What you need to do - Take all the material and copy it exactly.

↓↓↓

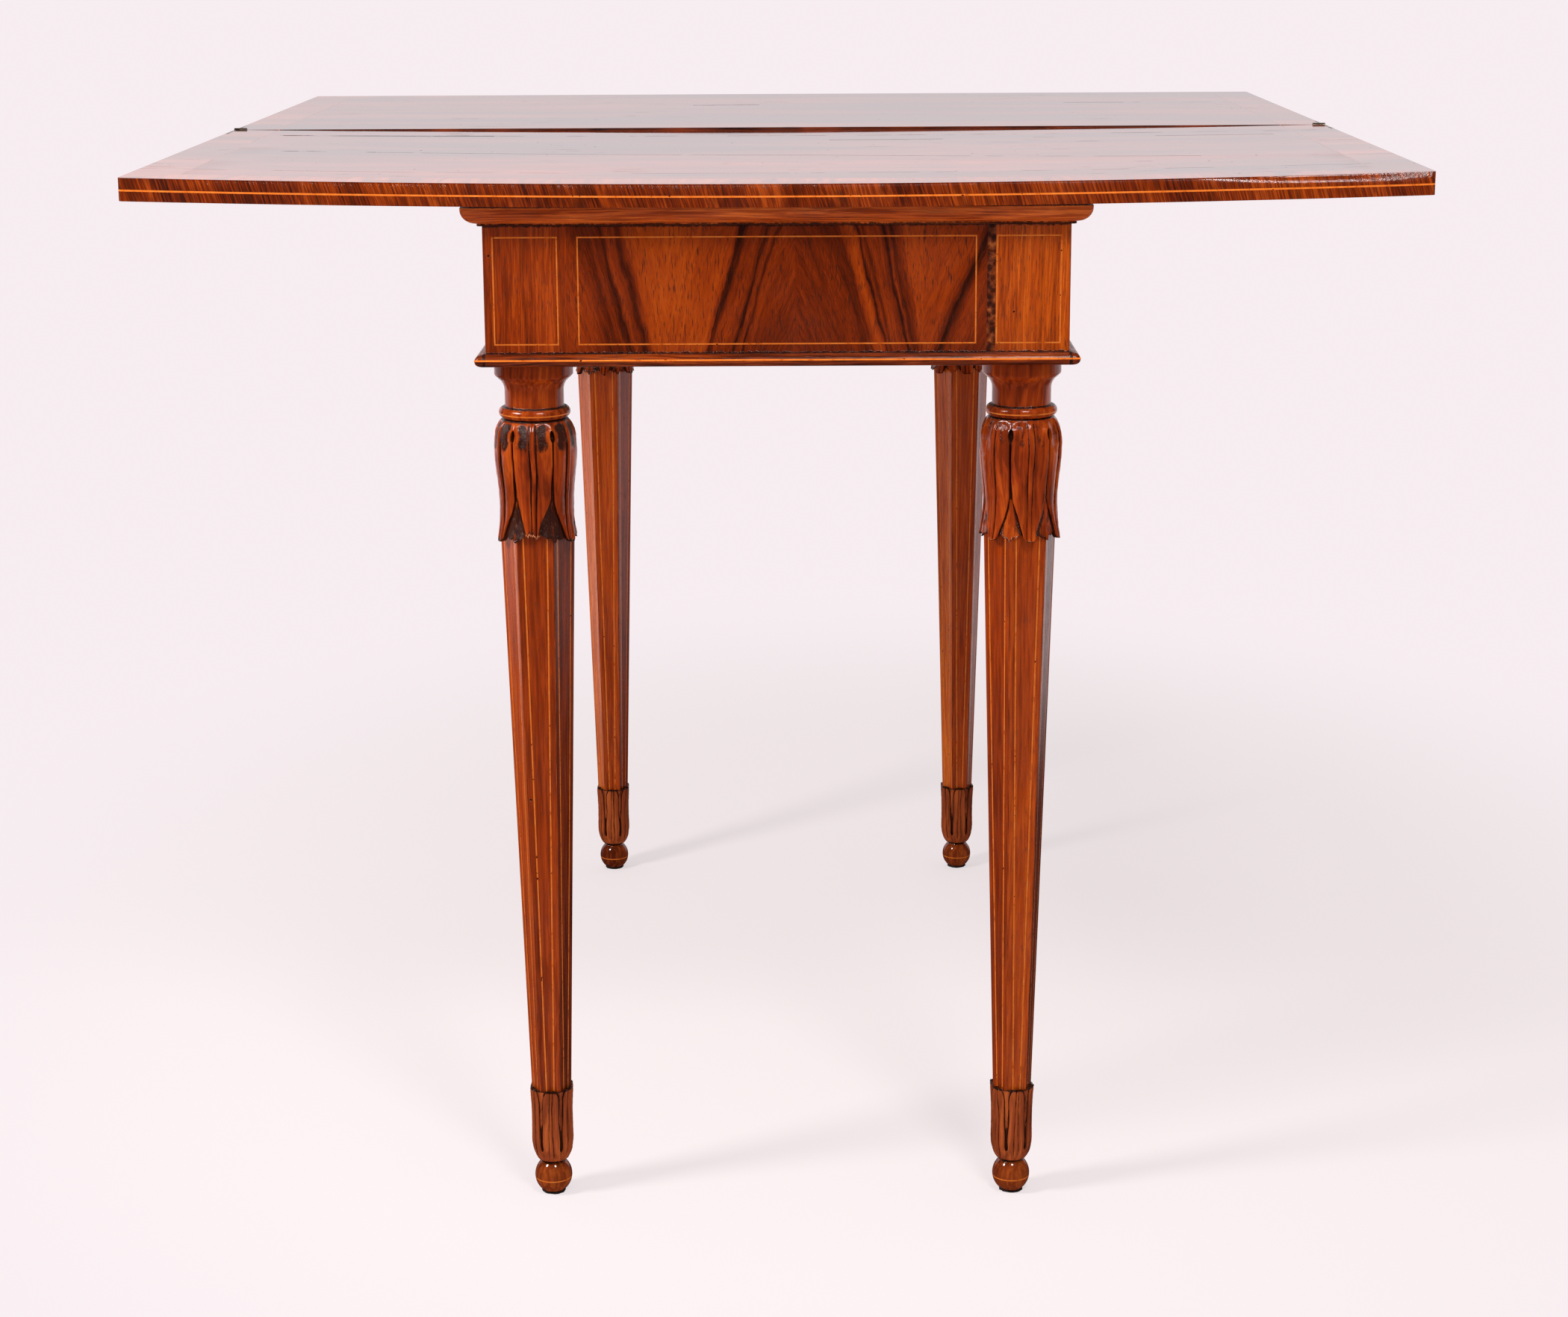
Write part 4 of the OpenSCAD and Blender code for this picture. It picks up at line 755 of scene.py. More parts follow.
def cleanCopy(node, name):
    # The CAD node's mesh is loose triangles, so its copy is merged and its flat faces joined
    piece = bpy.data.objects.new(name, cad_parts[node].data.copy())
    bpy.context.scene.collection.objects.link(piece)
    piece.data.materials.clear()
    makeActive(piece)
    bpy.ops.object.mode_set(mode="EDIT")
    bpy.ops.mesh.select_all(action="SELECT")
    bpy.ops.mesh.remove_doubles(threshold=weldReach)
    bpy.ops.mesh.dissolve_limited(angle_limit=math.radians(0.06))
    bpy.ops.object.mode_set(mode="OBJECT")
    return piece


def roundEdges(piece, find, width, steps, slot):
    makeActive(piece)
    keys = find(piece.data)
    if keys:
        selectEdges(piece, keys)
        bpy.ops.mesh.bevel(offset=width * mm, segments=steps, profile=0.6, clamp_overlap=True,
                           material=slot, offset_type="OFFSET")
        bpy.ops.object.mode_set(mode="OBJECT")


def smooth(piece, angle):
    # Flat faces keep their own normals, and only the rounding between them is shaded soft
    makeActive(piece)
    bpy.ops.object.shade_smooth_by_angle(angle=math.radians(angle))
    bpy.ops.object.modifier_add(type="WEIGHTED_NORMAL")
    modifier = piece.modifiers[-1]
    modifier.mode = "FACE_AREA"
    modifier.weight = 90
    modifier.keep_sharp = True
    bpy.ops.object.modifier_apply(modifier=modifier.name)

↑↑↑

Answer -
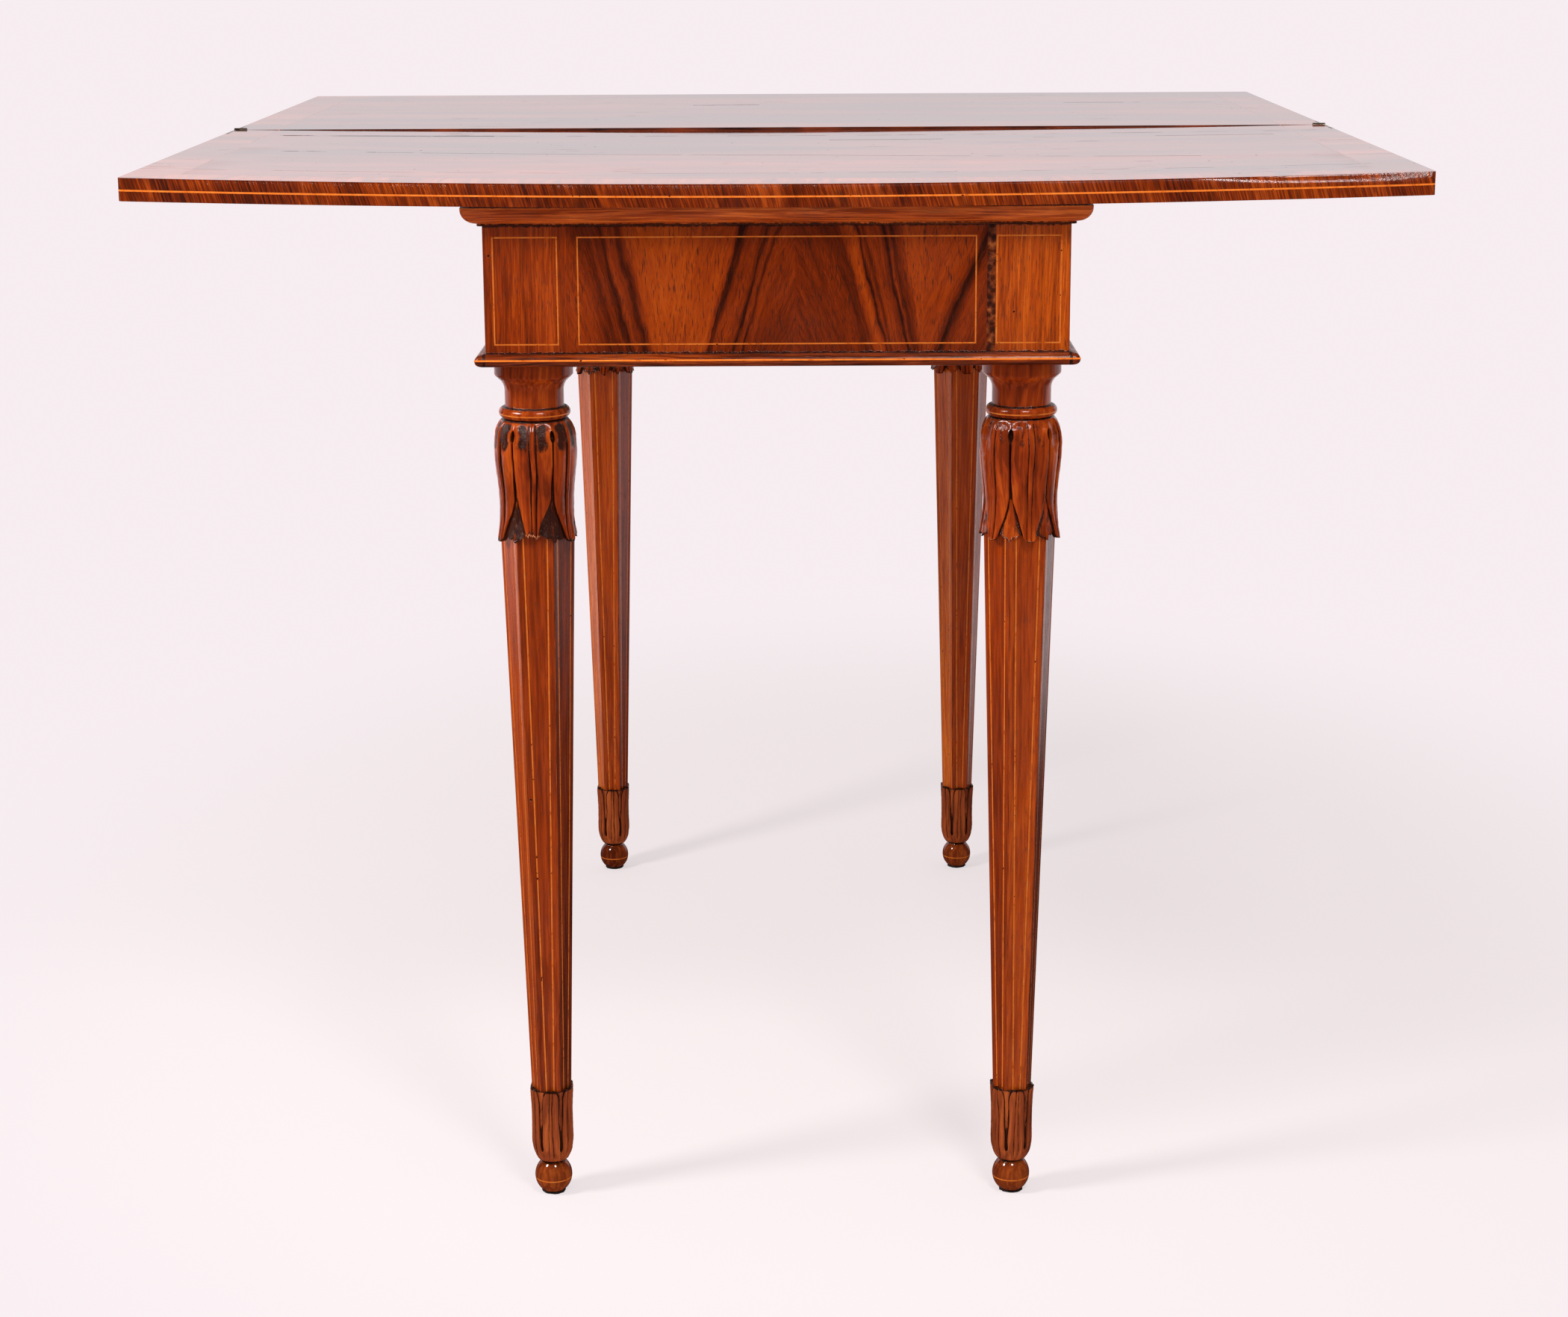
Write part 4 of the OpenSCAD and Blender code for this picture. It picks up at line 755 of scene.py. More parts follow.
def cleanCopy(node, name):
    # The CAD node's mesh is loose triangles, so its copy is merged and its flat faces joined
    piece = bpy.data.objects.new(name, cad_parts[node].data.copy())
    bpy.context.scene.collection.objects.link(piece)
    piece.data.materials.clear()
    makeActive(piece)
    bpy.ops.object.mode_set(mode="EDIT")
    bpy.ops.mesh.select_all(action="SELECT")
    bpy.ops.mesh.remove_doubles(threshold=weldReach)
    bpy.ops.mesh.dissolve_limited(angle_limit=math.radians(0.06))
    bpy.ops.object.mode_set(mode="OBJECT")
    return piece


def roundEdges(piece, find, width, steps, slot):
    makeActive(piece)
    keys = find(piece.data)
    if keys:
        selectEdges(piece, keys)
        bpy.ops.mesh.bevel(offset=width * mm, segments=steps, profile=0.6, clamp_overlap=True,
                           material=slot, offset_type="OFFSET")
        bpy.ops.object.mode_set(mode="OBJECT")


def smooth(piece, angle):
    # Flat faces keep their own normals, and only the rounding between them is shaded soft
    makeActive(piece)
    bpy.ops.object.shade_smooth_by_angle(angle=math.radians(angle))
    bpy.ops.object.modifier_add(type="WEIGHTED_NORMAL")
    modifier = piece.modifiers[-1]
    modifier.mode = "FACE_AREA"
    modifier.weight = 90
    modifier.keep_sharp = True
    bpy.ops.object.modifier_apply(modifier=modifier.name)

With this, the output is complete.